He has a burgeoning business, AT Baseball Instruction & Consulting, and has worked with players of all levels throughout the Puget Sound. He has put on clinics to help players improve everything from their mechanics to the understanding of the game.

Trolia will lead a pair of three-day baseball clinics March 28 through March 30, and April 4 through April 6.

To anyone who follows local baseball, Trolia’s name should sound familiar.

As a player, he made it as high as AA-West Tennessee and was on the brink of being called to AAA-Tacoma, but a wrist injury derailed his professional playing career. It forced him to part ways with the Mariners and become a free agent, a move that’s brought him to a minor league team every year, but never to the same level of playing success he enjoyed with the M’s organization.
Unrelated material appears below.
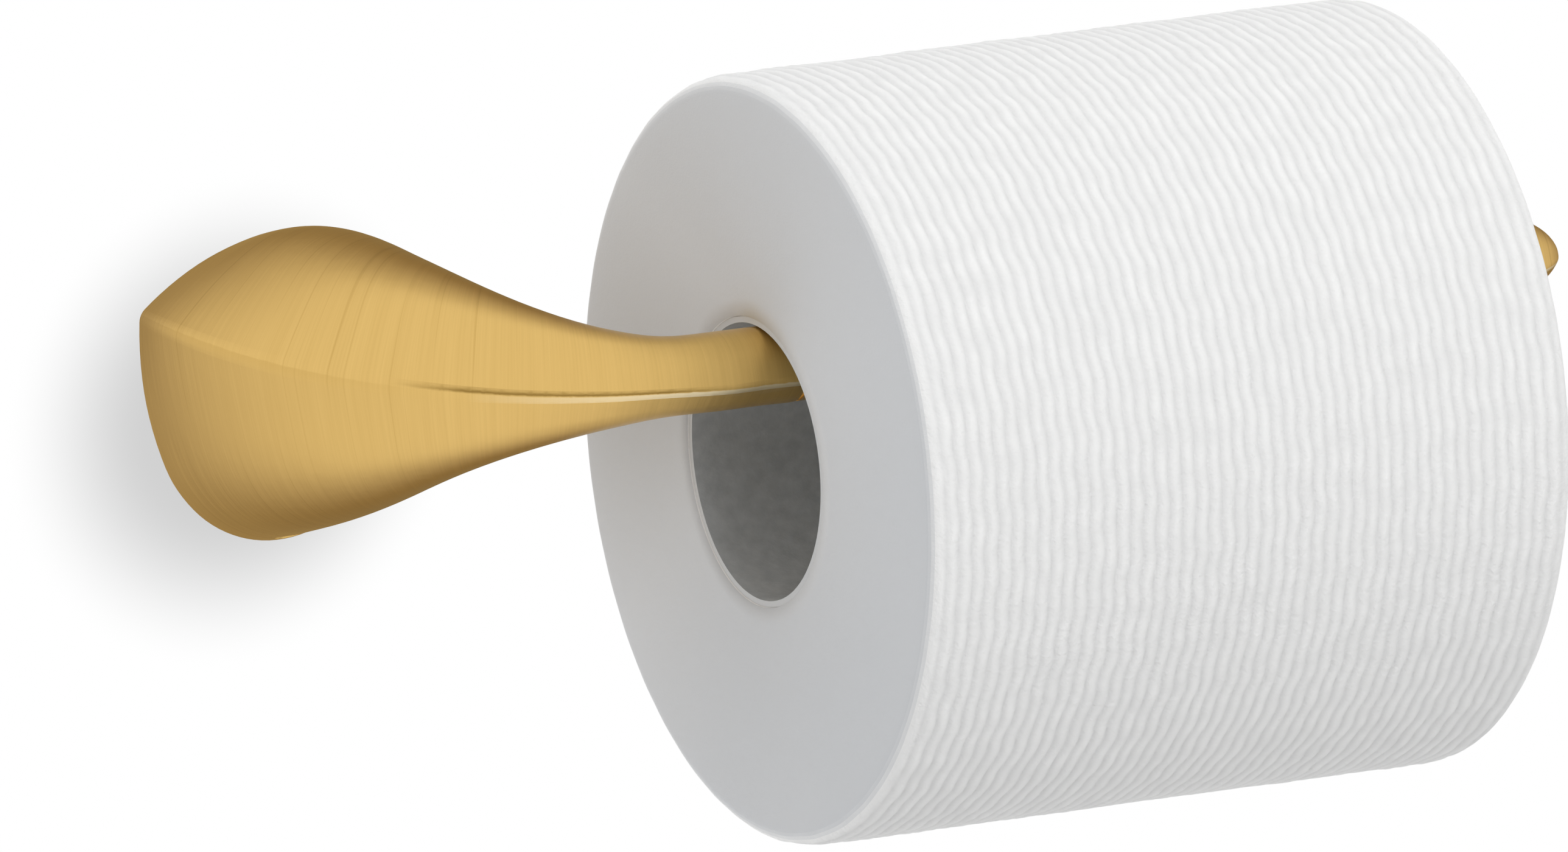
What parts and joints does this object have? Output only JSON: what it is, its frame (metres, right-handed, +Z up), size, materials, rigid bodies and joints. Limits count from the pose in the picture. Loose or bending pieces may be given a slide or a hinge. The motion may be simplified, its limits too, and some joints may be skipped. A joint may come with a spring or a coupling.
{
  "type": "toilet paper holder",
  "caption": "Wall-mounted single-post toilet paper holder: a flared post bends into a bar with an upturned tip that carries one roll.",
  "frame": {"origin": "middle of the post's foot, on the wall's face", "axes": "+X along the bar towards its tip, +Y into the wall, +Z up"},
  "size_m": [0.2035, 0.1513, 0.1144],
  "materials": {
    "brushed_gold": "brushed across the bar, satin",
    "plain_steel": "zinc-plated, satin",
    "cast_plate": "die-cast zinc alloy, matt",
    "core_card": "spiral-wound grey board",
    "tissue": "soft embossed tissue"
  },
  "bodies": {
    "holder": {"post_shell": "brushed_gold", "roll_bar": "brushed_gold", "bar_stud": "plain_steel", "bar_key_pin": "plain_steel", "wall_plate": "cast_plate", "mounting_screws": "plain_steel", "set_screw": "plain_steel"},
    "core": {"core_tube": "core_card"},
    "paper": {"paper_roll": "tissue"}
  },
  "joints": [
    {"name": "roll_draw_off", "type": "slide", "parent": "holder", "child": "core", "axis": [0.9781, 0, 0.2079], "range_m": [0, 0.146]},
    {"name": "roll_spin", "type": "hinge", "parent": "core", "child": "paper", "pos_m": [0.0985, -0.0659, -0.0019], "axis": [1, 0, 0], "continuous": true}
  ]
}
Still, Trolia’s story isn’t one about an athlete trying to relive the glory days or gearing up for one last shot at The Show. Sure, he will try to re-sign with a minor league team this year and if a Major League club needs his 29-year-old arm, he’d jump.

But he also understands that the window on his playing career is gradually closing. It doesn’t scare him. He understands that he could have an entirely different baseball life, helping people maximize their potential on the diamond.
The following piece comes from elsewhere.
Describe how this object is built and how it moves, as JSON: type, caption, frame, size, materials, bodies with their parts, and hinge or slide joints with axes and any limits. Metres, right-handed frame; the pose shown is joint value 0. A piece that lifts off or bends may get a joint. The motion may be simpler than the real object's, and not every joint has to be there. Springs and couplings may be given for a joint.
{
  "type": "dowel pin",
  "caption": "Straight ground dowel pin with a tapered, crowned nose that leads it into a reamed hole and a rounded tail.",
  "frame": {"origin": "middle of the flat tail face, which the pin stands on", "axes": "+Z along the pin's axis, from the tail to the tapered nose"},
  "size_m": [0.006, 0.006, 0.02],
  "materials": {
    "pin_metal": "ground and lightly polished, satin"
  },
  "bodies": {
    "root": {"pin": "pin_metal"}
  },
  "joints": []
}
“Most players miss that solid foundation they need,” he explains. ”It’s these little, tiny things that people miss that make the difference.”

He knows this, personally, because he had to make the move from shortstop to pitcher during college, which requires a different understanding of your body.

More importantly, he understands that success in a player’s uniform doesn’t guarantee the same in a coach’s.

“For me, it’s always been a constant learning process,” he says. “You have to coach and help them learn.”

A writer for Yahoo testified online that Trolia wasn’t lying. Shawna Straub wrote about how Trolia helped her son not only improve his baseball skills, but also gain confidence.

“From the minute Dallon started working with Aaron I saw a difference in his confidence and demeanor,” Straub wrote in the November 2010.

Stuff like that speaks to his commitment to helping kids actually improve, something that other pro-ball-players-turned-consultants miss.

Whatever the case, Trolia is proof that there is life after baseball for pro players, and it might not even require him to take the mound.